Originally Posted by mithawk
I am wondering if a better way to think of the Harvard-Westlake situation is as both an implicit contract and an explicit contract.

Exceptionally well put.

Originally Posted by mithawk
The explicit contract at elite private schools is that they provide a rigorous education in a highly supportive environment. Kids can excel in both their academics and their activities, and their classmates are for the most part also intelligent and ambitious. Most graduates of elite private schools seem to love their school.

Originally Posted by mithawk
My kids attended a similar public school. But these schools tend to have highly competitive environments with lots of tiger parenting. Kids endure them, not enjoy them.

These two points are precisely why many parents in Australia choose private school.
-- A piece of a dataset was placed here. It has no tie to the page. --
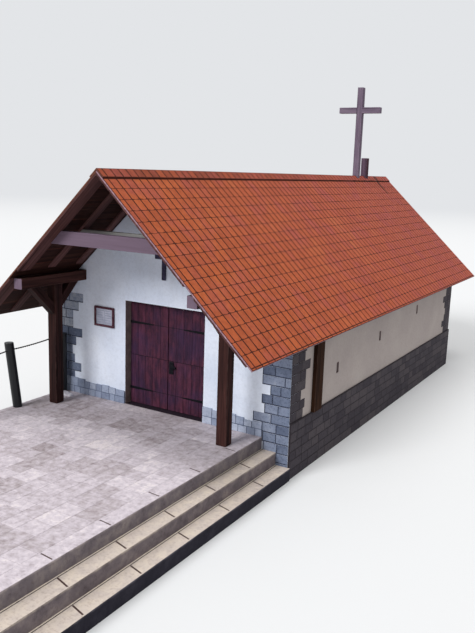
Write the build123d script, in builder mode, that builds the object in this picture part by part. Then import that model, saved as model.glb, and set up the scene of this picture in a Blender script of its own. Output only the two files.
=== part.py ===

Our university system works differently here, so media complaints about private schools are somewhat more directed more to "wealthy parents buying a place in the old boys network" than "gaming university entrance". Though buying university entrance does come up too, possibly more so in states with little to no select/exam entry schools. In some states the top performing schools academically are always selective schools. In states with few or no select entry schools the top 10 is often entirely private. And our university entrance is 100% final year academic outcomes (medicine has a specialist exam you do during yr12, and an interview if your results from yr12 & med-exam are high enough, some courses are audition/portfolio based like Visual Art or Music degrees).

You can get exceptional pastoral care at some public schools and appalling treatment at some private schools, but on balance, these quotes above tend to hold true.

We have just moved one child from a select entry school who very very clearly wanted to keep them (and we very much wanted them to stay in principle), but the child was not ok. They have moved, with a scholarship, to a very high end private And these two quotes summarize more concisely and with less personal information pretty much everything that needs to be said. With the caveat that the pastoral care at the public school in question was excellent and MANY children were, and could/would, thrive there, but it takes a certain personality and our child did not have that type. There was a flavour to the competitiveness that was not helpful for them.